City of St. Louis Honors Bernie Hayes

Dec. 11, 2015

City of St. Louis Honors Bernie Hayes
Bernie Hayes, adjunct faculty in the School of Communications
Friday, December 11, 2015 is "Bernie Hayes Day" at St. Louis City Hall. At a 9:30 a.m. ceremony in the Board of Alderman Chambers, Hayes will be recognized for more than 30 years of service to the St. Louis community.

“I’ve known Bernie Hayes for more than 30 years. You can call him up, and he’s always ready to help. No matter how big or how small the project, he’s there to help. I appreciate that,” said 6th ward committee woman and executive director of the Southside Wellness Center Ollie M. Stewart.

Stewart is happy to be able to honor Hayes in this way and to “thank him for his dedication and his many contributions to St. Louis, especially to seniors and to the under-served.

“I’m driven by the need to provide services to poor people and the need to direct them to agencies and healthcare providers that they so desperately need and deserve. Information is the key to their survival,” Hayes said about his volunteer efforts.

In addition to volunteering, Hayes is a professor in the School of Communications (SOC) at Webster University where he has taught courses in cultural diversity for more than 20 years.

“It doesn’t matter how I look at it – as dean of the School of Communications, student of media history, or citizen of St. Louis, Bernie Hayes is a treasure,” said Dean Eric Rothenbuhler.

Chair of the Communications and Journalism department in Webster’s SOC Gary Ford said, “Bernie Hayes has been inspiring and informing Webster students for years; they love him. He has the ability to help them see complicated issues from multiple perspectives. He brings a positive point of view about humanity and the human condition.”

Bernie Hayes’ career as a print and broadcast journalist, radio and television announcer, and recording artist and record producer has spanned more than 60 years. He has worked in Columbus, Mississippi, New York, New York, Chicago, and San Francisco. He has received more than 800 awards.

He is a veteran of the U.S. Air Force where he began his career as a radio announcer. In 1955, he became a disc jockey. Despite having a degree in journalism, he could not find work; few people would hire a black man as a journalist at that time. In 1980, Hayes started the first black radio talk show in the St. Louis area.

He has held executive positions at several St. Louis radio stations as well as regional executive positions for MCA and ABC Record Companies. He has been a recording artist and an actor on stage and screen. He has also been the local outreach coordinator for the Independent Television Service (a subsidiary of the Corporation for Public Broadcasting).

He has been inducted into the Wendell Phillips High School Hall of Fame; the Greater St. Louis Association of Black Journalists Hall of Fame; the St. Louis Radio Hall of Fame; the St. Louis Black Radio Hall of Fame; and the Stax Record Company Hall of Fame.

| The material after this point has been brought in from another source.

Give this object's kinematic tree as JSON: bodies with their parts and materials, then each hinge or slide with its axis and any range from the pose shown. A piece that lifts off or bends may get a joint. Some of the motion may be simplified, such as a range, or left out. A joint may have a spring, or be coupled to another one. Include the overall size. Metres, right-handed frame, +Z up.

He is host of the “Bernie Hayes Show,” a television program featuring interviews and current affairs, and he is a columnist for the St. Louis American, the nation’s leading African American weekly newspaper. He is also the author of “The Death of Black Radio,” a history of Blacks in the broadcast and music industry. He is married to Uvee Hayes, a psychological examiner in the St. Louis Public Schools and a nationally and internationally recognized and respected recording artist.

Hayes is the founder of the St. Louis Black Radio Hall of Fame. Its mission is “to honor and commemorate the achievements, contributions, and triumphs of ‘Soul Radio” and the many African American personalities that contributed so much to the industry.”